**Instruction:**
Exactly the lines from the one that contains "Model this object" to the one that contains "vector = FreeCAD.Vector", both lines included, should be copied, and no others.

-*-*-

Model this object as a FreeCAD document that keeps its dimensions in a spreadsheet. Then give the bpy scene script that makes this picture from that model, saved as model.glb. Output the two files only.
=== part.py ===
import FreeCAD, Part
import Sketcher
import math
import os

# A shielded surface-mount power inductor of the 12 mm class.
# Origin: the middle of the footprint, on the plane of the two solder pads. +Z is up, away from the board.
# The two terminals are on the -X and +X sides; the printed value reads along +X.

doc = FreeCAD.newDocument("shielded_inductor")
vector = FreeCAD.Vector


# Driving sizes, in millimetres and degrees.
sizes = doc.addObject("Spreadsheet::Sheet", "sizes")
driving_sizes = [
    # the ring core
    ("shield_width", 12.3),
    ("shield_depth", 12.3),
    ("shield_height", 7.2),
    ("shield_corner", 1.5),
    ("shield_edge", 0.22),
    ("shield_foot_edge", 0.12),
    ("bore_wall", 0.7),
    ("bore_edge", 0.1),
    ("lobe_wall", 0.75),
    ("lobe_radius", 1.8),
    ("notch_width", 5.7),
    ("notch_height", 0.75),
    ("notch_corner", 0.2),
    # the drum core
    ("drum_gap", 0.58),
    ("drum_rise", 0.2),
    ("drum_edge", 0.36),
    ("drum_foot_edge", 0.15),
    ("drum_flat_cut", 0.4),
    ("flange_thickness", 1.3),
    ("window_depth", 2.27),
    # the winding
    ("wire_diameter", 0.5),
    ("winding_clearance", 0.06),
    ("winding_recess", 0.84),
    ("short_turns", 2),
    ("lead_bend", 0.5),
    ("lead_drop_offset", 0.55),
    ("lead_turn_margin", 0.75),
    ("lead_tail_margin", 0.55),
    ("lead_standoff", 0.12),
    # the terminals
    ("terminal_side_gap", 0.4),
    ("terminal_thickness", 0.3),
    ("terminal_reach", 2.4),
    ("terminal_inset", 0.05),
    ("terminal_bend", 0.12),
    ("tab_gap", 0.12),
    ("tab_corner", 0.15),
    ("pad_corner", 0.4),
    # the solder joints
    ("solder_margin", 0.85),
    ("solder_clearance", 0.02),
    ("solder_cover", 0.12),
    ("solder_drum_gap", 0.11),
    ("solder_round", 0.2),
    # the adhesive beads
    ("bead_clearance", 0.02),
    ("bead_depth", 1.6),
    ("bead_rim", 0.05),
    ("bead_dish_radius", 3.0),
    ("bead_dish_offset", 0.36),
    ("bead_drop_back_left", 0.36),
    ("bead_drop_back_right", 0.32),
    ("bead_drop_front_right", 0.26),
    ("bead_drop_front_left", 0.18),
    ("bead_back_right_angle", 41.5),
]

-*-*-

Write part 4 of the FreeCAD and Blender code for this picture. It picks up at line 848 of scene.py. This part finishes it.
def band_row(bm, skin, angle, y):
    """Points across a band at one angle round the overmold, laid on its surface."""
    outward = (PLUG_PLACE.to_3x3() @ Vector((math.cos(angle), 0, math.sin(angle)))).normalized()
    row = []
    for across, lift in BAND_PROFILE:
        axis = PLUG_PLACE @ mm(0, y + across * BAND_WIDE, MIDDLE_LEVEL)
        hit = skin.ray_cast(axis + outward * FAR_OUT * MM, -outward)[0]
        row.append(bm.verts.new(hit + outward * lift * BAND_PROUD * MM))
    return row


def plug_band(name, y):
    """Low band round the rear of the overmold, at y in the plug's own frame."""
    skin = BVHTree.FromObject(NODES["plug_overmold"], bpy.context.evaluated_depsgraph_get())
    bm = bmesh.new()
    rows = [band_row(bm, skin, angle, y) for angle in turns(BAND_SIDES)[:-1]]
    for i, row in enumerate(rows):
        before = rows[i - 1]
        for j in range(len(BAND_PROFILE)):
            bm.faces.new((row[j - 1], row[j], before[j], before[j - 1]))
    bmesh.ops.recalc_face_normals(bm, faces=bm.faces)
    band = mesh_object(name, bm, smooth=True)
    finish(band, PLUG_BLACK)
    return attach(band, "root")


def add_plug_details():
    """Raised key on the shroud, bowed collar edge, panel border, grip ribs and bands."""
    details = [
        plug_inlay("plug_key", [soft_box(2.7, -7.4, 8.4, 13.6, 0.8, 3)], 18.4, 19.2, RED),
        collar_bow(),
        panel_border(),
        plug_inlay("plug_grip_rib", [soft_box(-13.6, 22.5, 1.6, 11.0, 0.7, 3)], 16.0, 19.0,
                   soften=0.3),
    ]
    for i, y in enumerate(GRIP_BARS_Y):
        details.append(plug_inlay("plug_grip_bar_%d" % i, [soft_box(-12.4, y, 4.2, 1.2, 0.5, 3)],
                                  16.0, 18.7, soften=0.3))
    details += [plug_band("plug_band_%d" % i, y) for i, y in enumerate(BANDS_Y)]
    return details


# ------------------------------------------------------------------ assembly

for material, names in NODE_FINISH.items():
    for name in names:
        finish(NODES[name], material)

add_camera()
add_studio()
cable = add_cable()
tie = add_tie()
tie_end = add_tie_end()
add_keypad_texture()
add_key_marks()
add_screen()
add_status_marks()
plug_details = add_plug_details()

-*-*-

**Exercise solution:**
Model this object as a FreeCAD document that keeps its dimensions in a spreadsheet. Then give the bpy scene script that makes this picture from that model, saved as model.glb. Output the two files only.
=== part.py ===
import FreeCAD, Part
import Sketcher
import math
import os

# A shielded surface-mount power inductor of the 12 mm class.
# Origin: the middle of the footprint, on the plane of the two solder pads. +Z is up, away from the board.
# The two terminals are on the -X and +X sides; the printed value reads along +X.

doc = FreeCAD.newDocument("shielded_inductor")
vector = FreeCAD.Vector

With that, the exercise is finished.